> _Objective_
Word for word, restate the lines from the start of the data below through the line containing "wasm.setup();".
----
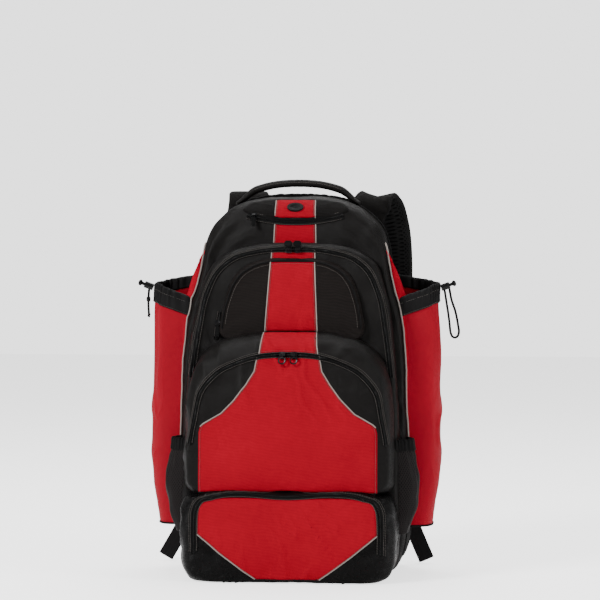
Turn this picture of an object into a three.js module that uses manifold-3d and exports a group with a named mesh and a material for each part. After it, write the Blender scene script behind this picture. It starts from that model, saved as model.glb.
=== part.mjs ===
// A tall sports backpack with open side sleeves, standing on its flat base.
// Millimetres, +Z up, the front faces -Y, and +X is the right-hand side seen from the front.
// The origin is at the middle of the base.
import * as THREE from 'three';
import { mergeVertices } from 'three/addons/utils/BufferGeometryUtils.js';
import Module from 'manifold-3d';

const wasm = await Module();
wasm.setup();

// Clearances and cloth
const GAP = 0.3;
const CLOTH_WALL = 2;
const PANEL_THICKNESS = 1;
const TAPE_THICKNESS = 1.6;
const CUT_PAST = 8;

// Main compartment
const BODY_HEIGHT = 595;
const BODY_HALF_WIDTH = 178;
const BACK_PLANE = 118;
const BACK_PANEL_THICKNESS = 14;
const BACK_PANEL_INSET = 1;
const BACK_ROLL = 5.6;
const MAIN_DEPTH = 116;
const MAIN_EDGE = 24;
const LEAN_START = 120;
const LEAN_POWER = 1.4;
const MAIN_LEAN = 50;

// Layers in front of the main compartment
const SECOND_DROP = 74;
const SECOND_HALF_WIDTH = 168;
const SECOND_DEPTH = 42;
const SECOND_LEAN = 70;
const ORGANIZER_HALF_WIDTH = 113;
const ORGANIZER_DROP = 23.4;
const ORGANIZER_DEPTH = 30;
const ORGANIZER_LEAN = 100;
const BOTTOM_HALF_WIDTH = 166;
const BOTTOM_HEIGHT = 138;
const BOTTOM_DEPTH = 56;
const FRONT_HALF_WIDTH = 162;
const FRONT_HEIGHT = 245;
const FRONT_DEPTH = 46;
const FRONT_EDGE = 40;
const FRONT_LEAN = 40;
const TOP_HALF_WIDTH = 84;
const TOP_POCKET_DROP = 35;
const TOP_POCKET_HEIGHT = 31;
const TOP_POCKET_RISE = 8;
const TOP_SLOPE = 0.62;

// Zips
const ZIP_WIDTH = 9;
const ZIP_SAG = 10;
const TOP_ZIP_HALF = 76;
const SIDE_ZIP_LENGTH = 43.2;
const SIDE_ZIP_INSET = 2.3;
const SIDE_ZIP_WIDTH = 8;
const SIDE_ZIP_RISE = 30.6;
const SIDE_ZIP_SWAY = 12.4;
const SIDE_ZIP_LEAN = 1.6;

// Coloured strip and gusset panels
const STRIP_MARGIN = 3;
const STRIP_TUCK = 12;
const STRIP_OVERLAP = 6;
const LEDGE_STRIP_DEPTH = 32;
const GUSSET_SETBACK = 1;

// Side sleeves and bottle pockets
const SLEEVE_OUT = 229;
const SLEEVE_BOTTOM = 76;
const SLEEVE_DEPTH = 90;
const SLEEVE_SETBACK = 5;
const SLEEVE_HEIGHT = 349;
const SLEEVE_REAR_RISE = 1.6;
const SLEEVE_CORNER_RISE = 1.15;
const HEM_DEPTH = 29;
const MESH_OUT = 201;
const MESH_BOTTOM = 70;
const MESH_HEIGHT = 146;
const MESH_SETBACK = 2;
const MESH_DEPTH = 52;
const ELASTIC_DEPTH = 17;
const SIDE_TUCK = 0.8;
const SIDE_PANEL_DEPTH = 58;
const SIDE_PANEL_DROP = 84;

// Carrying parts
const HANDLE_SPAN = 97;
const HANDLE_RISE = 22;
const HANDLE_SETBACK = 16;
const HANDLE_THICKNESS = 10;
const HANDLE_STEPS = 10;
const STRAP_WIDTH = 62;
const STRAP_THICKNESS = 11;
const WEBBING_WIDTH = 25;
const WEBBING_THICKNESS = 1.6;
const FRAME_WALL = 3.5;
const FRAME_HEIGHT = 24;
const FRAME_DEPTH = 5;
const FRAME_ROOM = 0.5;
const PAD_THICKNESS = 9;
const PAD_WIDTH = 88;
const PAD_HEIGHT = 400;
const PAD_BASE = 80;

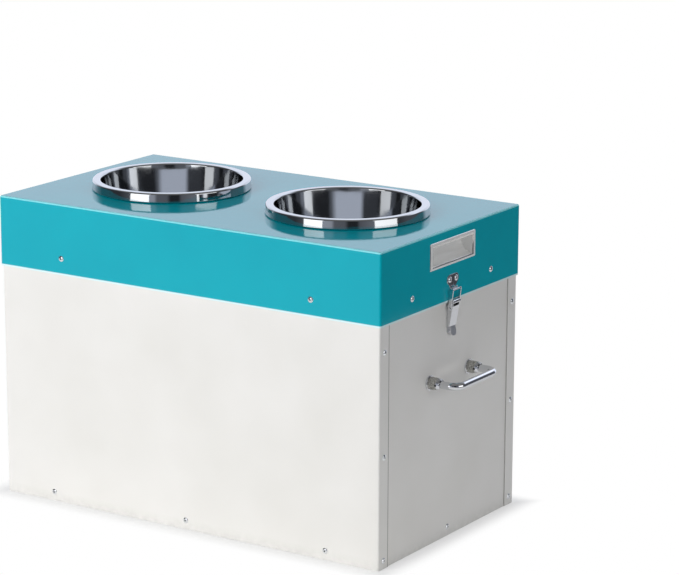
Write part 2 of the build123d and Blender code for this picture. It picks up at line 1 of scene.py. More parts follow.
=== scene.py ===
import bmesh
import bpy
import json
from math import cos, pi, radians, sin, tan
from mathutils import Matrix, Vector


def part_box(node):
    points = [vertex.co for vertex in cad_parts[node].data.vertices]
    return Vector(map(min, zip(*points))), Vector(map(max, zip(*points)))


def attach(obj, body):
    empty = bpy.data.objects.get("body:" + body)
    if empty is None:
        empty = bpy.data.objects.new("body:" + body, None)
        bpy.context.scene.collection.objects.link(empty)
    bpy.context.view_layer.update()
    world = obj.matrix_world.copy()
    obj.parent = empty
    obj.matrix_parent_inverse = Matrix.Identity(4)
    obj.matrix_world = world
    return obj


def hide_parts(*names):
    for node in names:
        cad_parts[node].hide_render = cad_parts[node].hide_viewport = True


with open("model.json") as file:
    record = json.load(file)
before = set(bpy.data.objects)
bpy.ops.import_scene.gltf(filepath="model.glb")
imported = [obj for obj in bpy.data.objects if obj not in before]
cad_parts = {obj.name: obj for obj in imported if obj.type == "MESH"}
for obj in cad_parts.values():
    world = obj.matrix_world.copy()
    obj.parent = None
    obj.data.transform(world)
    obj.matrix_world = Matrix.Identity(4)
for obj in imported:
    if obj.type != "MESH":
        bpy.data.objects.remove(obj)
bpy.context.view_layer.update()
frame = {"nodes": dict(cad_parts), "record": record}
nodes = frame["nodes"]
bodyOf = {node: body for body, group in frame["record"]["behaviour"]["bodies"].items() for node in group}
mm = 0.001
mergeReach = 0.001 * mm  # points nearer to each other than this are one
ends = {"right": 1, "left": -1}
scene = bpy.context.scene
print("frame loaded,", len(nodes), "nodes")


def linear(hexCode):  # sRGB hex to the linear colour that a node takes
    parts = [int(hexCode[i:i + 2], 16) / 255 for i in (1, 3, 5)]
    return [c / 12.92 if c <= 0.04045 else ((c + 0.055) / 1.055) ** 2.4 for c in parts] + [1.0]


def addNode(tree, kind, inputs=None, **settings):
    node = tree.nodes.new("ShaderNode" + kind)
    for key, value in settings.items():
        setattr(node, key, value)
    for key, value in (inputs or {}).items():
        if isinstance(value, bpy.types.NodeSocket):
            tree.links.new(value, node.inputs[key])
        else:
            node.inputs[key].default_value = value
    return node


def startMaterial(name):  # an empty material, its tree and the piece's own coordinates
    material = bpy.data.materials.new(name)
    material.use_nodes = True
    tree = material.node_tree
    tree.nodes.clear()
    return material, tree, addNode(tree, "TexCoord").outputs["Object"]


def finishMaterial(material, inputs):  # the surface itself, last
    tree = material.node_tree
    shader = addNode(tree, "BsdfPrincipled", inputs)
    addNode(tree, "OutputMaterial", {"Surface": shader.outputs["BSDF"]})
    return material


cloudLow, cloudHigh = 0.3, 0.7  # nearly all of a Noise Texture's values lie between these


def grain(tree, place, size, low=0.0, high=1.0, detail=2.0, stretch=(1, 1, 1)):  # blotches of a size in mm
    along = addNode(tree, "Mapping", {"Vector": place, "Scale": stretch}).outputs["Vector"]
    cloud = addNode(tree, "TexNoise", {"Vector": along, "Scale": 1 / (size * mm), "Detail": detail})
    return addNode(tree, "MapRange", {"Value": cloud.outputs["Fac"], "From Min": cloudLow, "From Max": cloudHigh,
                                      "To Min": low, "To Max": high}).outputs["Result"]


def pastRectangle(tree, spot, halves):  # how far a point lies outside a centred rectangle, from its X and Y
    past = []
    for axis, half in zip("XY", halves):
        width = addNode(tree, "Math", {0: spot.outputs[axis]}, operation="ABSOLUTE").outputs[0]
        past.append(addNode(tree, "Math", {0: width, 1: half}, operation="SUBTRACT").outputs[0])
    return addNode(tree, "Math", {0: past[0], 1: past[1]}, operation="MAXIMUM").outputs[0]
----
> _Result_
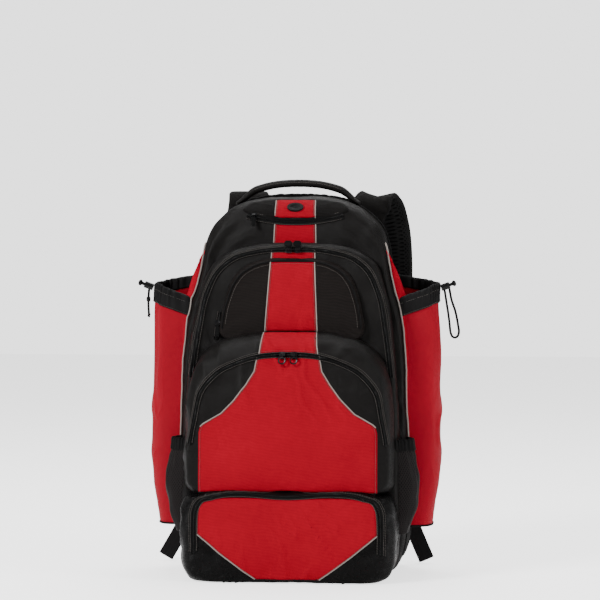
Turn this picture of an object into a three.js module that uses manifold-3d and exports a group with a named mesh and a material for each part. After it, write the Blender scene script behind this picture. It starts from that model, saved as model.glb.
=== part.mjs ===
// A tall sports backpack with open side sleeves, standing on its flat base.
// Millimetres, +Z up, the front faces -Y, and +X is the right-hand side seen from the front.
// The origin is at the middle of the base.
import * as THREE from 'three';
import { mergeVertices } from 'three/addons/utils/BufferGeometryUtils.js';
import Module from 'manifold-3d';

const wasm = await Module();
wasm.setup();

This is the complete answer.